• **Exercise instructions**:
In the listing that follows, how many lines contain "frame"? Give the number only.

• **Stored data**:

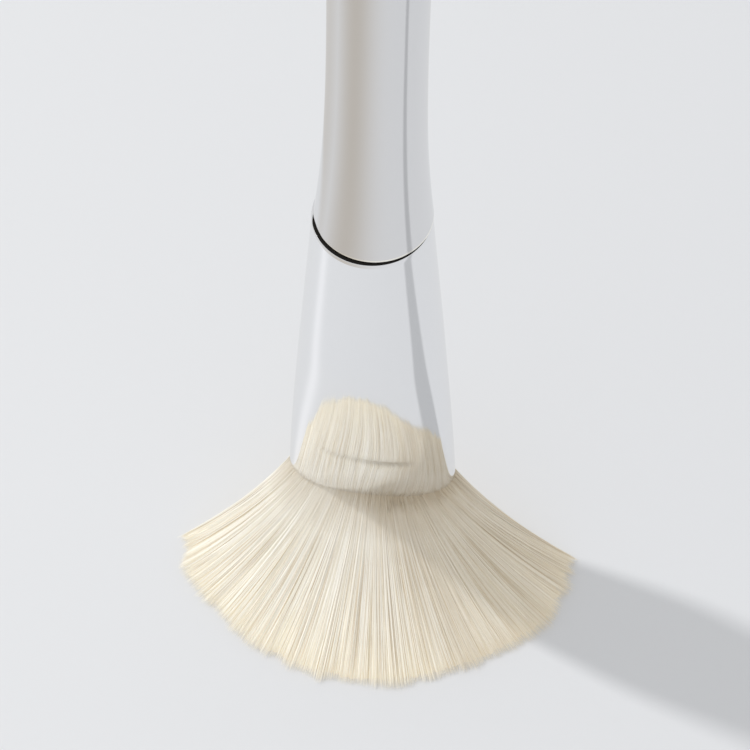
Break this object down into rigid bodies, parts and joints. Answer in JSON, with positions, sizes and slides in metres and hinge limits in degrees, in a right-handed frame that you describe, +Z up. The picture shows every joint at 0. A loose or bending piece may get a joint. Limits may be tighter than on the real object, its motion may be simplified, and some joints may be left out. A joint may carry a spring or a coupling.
{
  "type": "face mask brush",
  "caption": "Face mask brush standing on its splayed pale bristles: polished round-to-oval metal ferrule and a turned metal handle.",
  "frame": {"origin": "on the surface that the bristles are pressed on, under the ferrule's axis", "axes": "+Z up the ferrule's axis, X along the mouth's long side, -Y to the splayed front"},
  "size_m": [0.0456, 0.0303, 0.1717],
  "materials": {
    "handle_metal": "polished, faintly warm mirror",
    "ferrule_metal": "mirror",
    "joint_adhesive": "dark set adhesive",
    "root_adhesive": "clear amber set adhesive",
    "bristle_fibre": "soft cream synthetic fibre"
  },
  "bodies": {
    "root": {"handle": "handle_metal", "ferrule": "ferrule_metal", "joint_adhesive": "joint_adhesive", "root_adhesive": "root_adhesive", "bristles": "bristle_fibre"}
  },
  "joints": []
}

• **Task response**:
2